Этот последний пример можно оставить не только для завершения нашего доказательства того, что принцип «cuius regio eius religio» в целом является ловушкой и заблуждением, но также и для того, чтобы указать путь к противоположному утверждению, содержащему в себе большую долю истины. Мы можем выразить это в формуле: «religio regionis religio regis» [233]. Правители, которые усваивали религию, предпочитавшуюся наиболее многочисленной или, по крайней мере, наиболее энергичной частью своих подданных, как правило, добивались успеха, независимо от того, побуждало ли их к этому искренняя религиозность или же политический цинизм, как Генриха IV с его фразой «Париж стоит обедни» [234]. Список такого рода конформистов включает в себя римского императора Константина, принявшего христианство, и древнекитайского императора Хань У-ди [235], принявшего конфуцианство. Он включает в себя Хлодвига, Генриха IV и Наполеона. Однако наиболее замечательную иллюстрацию этого явления можно найти в одном необычном положении британской конституции, на основании которой государь Соединенного Королевства является членом епископальной Церкви [236] в Англии и членом пресвитерианской Церкви [237] - на шотландской стороне границы.
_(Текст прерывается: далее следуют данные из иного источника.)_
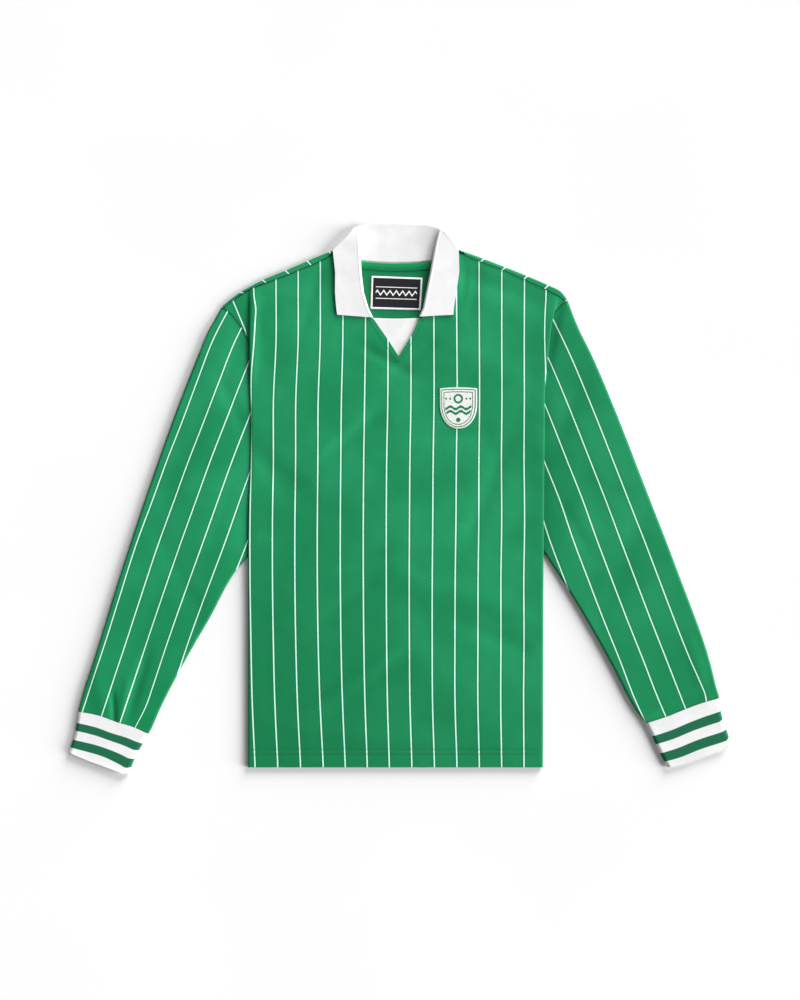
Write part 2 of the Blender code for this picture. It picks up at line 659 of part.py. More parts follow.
def flat_tube(name, plan, gap, height, thickness, colour, roughness, reach):
    """A flattened tube from a grid of plan points, with its gap to the nearest edge and its height."""
    top = height * rounded_top(gap, reach)
    bottom = height * rounded_bottom(gap)
    width = np.linalg.norm(plan[:, -1] - plan[:, 0], axis=-1)[:, None, None]
    centre = 0.5 * (plan[:, :1] + plan[:, -1:])
    plan_in = centre + (plan - centre) * (1 - 2 * thickness / width * narrowing(plan))
    squeeze = (height - 2 * thickness) / height

    def ring(points, upper, lower):
        over = np.dstack([points, upper])
        under = np.dstack([points, lower])[:, -2:0:-1]
        return np.concatenate([over, under], axis=1)

    outer = ring(plan, top, bottom)
    inner = ring(plan_in, thickness + top * squeeze, thickness + bottom * squeeze)
    return wall(name, outer, inner, colour, roughness, closed=True)


def narrowing(plan):
    """How much more than square-on the wall must move in, where a ring runs aslant to the tube's edges."""
    middle = 0.5 * (plan[:, 0] + plan[:, -1])
    axis = np.gradient(middle, axis=0)
    ring = plan[:, -1] - plan[:, 0]
    cosine = np.abs(np.cross(axis, ring)) / (np.linalg.norm(axis, axis=1) * np.linalg.norm(ring, axis=1))
    return (1 / np.clip(cosine, 0.35, 1))[:, None, None]


def sleeve(side, sign):
    """A sleeve: a flattened tube between its outer and inner folds, from the armhole to the cuff."""
    plan = coons(
        along(ARMHOLE[side], ACROSS),
        along(CUFF_SEAM[side], ACROSS),
        along(SLEEVE_OUTER[side], SLEEVE_STATIONS),
        along(SLEEVE_INNER[side], SLEEVE_STATIONS),
        ACROSS,
        SLEEVE_STATIONS,
    )
    gap = np.minimum(distance_to(plan, SLEEVE_OUTER[side]), distance_to(plan, SLEEVE_INNER[side]))
    gap[:, [0, -1]] = 0
    clear = np.minimum(distance_to(plan, ARMHOLE[side]), sign * (fold_x(side, plan[..., 1]) - plan[..., 0]))
    height = ARMHOLE_HEIGHT + (SLEEVE_HEIGHT - ARMHOLE_HEIGHT) * ease((clear - 2) / 45)
    return flat_tube("sleeve_" + side, plan, gap, height, CLOTH, GREEN, 0.75, 9.0)


def cuff(side):
    """A rib cuff: a flattened tube from the sleeve's end to its own."""
    start, end = along(CUFF_SEAM[side], ACROSS), along(CUFF_END[side], ACROSS)
    down = end - start
    start = start + 1.3 * SEAM_GAP * down / np.linalg.norm(down, axis=1, keepdims=True)
    outer, inner = along(CUFF_OUTER[side], CUFF_STATIONS), along(CUFF_INNER[side], CUFF_STATIONS)
    outer[0], inner[0] = start[0], start[-1]
    plan = coons(start, end, outer, inner, ACROSS, CUFF_STATIONS)
    gap = np.minimum(distance_to(plan, outer), distance_to(plan, inner))
    height = np.full(gap.shape, CUFF_HEIGHT)
    return flat_tube("cuff_" + side, plan, gap, height, RIB, WHITE, 0.85, 8.0)


def collar():
    """The collar: one strip round the neck that lies flat at the back and turns over at the sides."""
    rows = [*COLLAR[RIGHT][::-1], COLLAR_BACK, *COLLAR[LEFT]]
    seam, fold, edge = (np.array([getattr(row, part) for row in rows]) for part in ("seam", "fold", "edge"))
    crown = np.array([[0.0, 0.0, row.crown] for row in rows])
    under, over = beside_fold(fold, seam, crown) - crown, beside_fold(fold, edge, crown) + crown
    keys = np.stack([seam, 0.5 * (seam + under), under, fold, over, 0.5 * (over + edge), edge], axis=1)
    steps = np.linalg.norm(np.diff(edge, axis=0), axis=1) + np.linalg.norm(np.diff(seam, axis=0), axis=1)
    known = np.concatenate([[0], np.cumsum(0.5 * steps)])
    wanted = [known[0]]
    for start, end in zip(known[:-1], known[1:]):
        count = int(np.ceil((end - start) / COLLAR_STEP))
        wanted += list(np.linspace(start, end, count + 1)[1:])
    sections = np.array(
        [np.interp(wanted, known, column) for column in keys.reshape(len(rows), -1).T]
    ).T.reshape(len(wanted), -1, 3)
    places = np.linspace(0, 6, 13)
    middle = np.array([through(section, places) for section in sections])
    normal = face_normals(middle)
    return wall("collar", middle + 0.5 * RIB * normal, middle - 0.5 * RIB * normal, WHITE, 0.85)


def beside_fold(fold, end, crown):
    """Points of the sections next to the fold line on the way to their end: a turn's radius away, or a share."""
    way = end - fold
    length = np.linalg.norm(way, axis=1, keepdims=True)
    radius = crown[:, 2:]
    return fold + way / length * np.where(radius > 0, np.minimum(1.1 * radius, 0.3 * length), 0.14 * length)


def plate(name, grid, low, thickness, colour, roughness):
    """A thin piece over a grid of plan points, from its lower height up."""
    outer = np.dstack([grid, low + thickness])
    inner = np.dstack([grid, low])
    return wall(name, outer, inner, colour, roughness)


def label():
    """The woven label on the inside of the back."""
    a, b, c, d = (np.array(corner) for corner in LABEL_CORNERS)
    s, t = np.linspace(0, 1, 4)[None, :, None], np.linspace(0, 1, 3)[:, None, None]
    grid = (1 - t) * ((1 - s) * a + s * b) + t * ((1 - s) * d + s * c)
    return plate("label", grid, np.full(grid.shape[:2], CLOTH + SEAM_GAP), TRIM, BLACK, 0.6)


def neck_tape():
    """The tape over the back neck seam, inside."""
    upper = along(TAPE_UPPER, np.linspace(0, 1, 13))
    grid = np.stack([upper, upper - (0, 0.5 * TAPE_DEPTH), upper - (0, TAPE_DEPTH)])
    return plate("neck_tape", grid, np.full(grid.shape[:2], CLOTH + SEAM_GAP), TRIM, TAPE_GREEN, 0.7)


def v_insert():
    """The triangle behind the V of the front."""
    down = np.linspace(0, 1, 5)[:, None]
    across = np.linspace(-1, 1, 5)[None, :]
    half = INSERT_HALF_TOP + (4.0 - INSERT_HALF_TOP) * down
    x = V_TIP[0] - 3.0 * (1 - down) + half * across
    y = INSERT_TOP + (INSERT_TIP_Y - INSERT_TOP) * down + 0 * across
    grid = np.dstack([x, y])
    return plate("v_insert", grid, np.full(grid.shape[:2], INSERT_LEVEL), CLOTH, WHITE, 0.8)


def badge():
    """The patch on the chest: a shield laid on the front's own face."""
    down = np.linspace(0, 1, 9)[:, None]
    across = np.linspace(-1, 1, 7)[None, :]
    half = 0.5 * BADGE_WIDTH * np.sqrt(1 - np.clip((down - 0.35) / 0.68, 0, 1) ** 2.4)
    x = BADGE_CENTRE[0] + half * across
    y = BADGE_CENTRE[1] + BADGE_HEIGHT * (0.5 - down) + 1.5 * (1 - across**2) * (1 - down) ** 4
    grid = np.dstack([x, y])
    return plate("badge", grid, front_height(x, y) + SEAM_GAP, TRIM, WHITE, 0.7)


def main():
    """Clears the scene and makes every piece."""
    for old in list(bpy.data.objects):
        bpy.data.objects.remove(old)
    front()
    back()
    for side, sign in ((RIGHT, 1), (LEFT, -1)):
        sleeve(side, sign)
        cuff(side)
    collar()
    v_insert()
    neck_tape()
    label()
    badge()


main()
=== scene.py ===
"""Looks of a long-sleeved football shirt that lies flat on its back, with its sleeves beside the body.

Each cut piece of cloth is drawn again over its plain solid as a finer wall, with its main creases, its
pinstripes, sewing and knit. The tables are in millimetres: x from the centre line, y from the hem,
z from the ground. +Y runs from the hem to the collar, and +X to the wearer's left.
"""

import logging
import math
from dataclasses import dataclass
from enum import Enum
from typing import Any, NamedTuple, Sequence

import bpy
import numpy as np
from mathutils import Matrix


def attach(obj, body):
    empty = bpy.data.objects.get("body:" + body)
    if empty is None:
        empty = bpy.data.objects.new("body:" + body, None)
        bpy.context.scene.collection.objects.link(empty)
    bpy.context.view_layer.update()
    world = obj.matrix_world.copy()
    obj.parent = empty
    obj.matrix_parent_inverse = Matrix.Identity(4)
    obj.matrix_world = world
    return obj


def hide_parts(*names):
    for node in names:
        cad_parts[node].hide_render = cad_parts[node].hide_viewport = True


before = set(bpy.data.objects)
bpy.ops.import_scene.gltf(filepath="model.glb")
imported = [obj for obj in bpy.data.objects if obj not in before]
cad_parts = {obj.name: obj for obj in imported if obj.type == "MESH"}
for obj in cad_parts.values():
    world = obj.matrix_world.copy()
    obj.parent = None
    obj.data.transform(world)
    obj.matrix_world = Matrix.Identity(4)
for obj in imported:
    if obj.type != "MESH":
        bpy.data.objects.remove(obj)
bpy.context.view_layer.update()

Array = np.ndarray
Rows = Sequence[Sequence[float]]
Pair = tuple[float, float]
Piece = bpy.types.Object
Material = bpy.types.Material
Tree = bpy.types.NodeTree
Node = bpy.types.Node
Socket = bpy.types.NodeSocket

MM = 0.001  # metres in a millimetre
PLAN_CENTRE = (3.1, 382.7)  # middle of the shirt's plan, which is the origin
LOG = logging.getLogger("shirt")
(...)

Церковный статус короны, который явился результатом церковно-политического урегулирования, достигнутого между 1689 и 1707 гг., действительно был залогом безопасности британской конституции вплоть до настоящего времени. Формальное равенство в правах между соответствующими церковными учреждениями двух королевств было выражено (образом, который может быть «понятен народу» по обеим сторонам границы) в том очевидном факте, что и в Шотландии, и в Англии король исповедует ту религию, которая является государственной религией данной страны. Это-то очевидным образом гарантированное чувство церковного равенства, столь заметно отсутствовавшее в течение столетия, которое прошло между заключением союза корон и заключением союза парламентов (1603-1707), обеспечило психологические основания для свободного и равноправного политического союза между двумя королевствами, прежде отчужденными друг от друга давней традицией вражды и всегда отличавшимися друг от друга значительным неравенством по численности населения и богатству.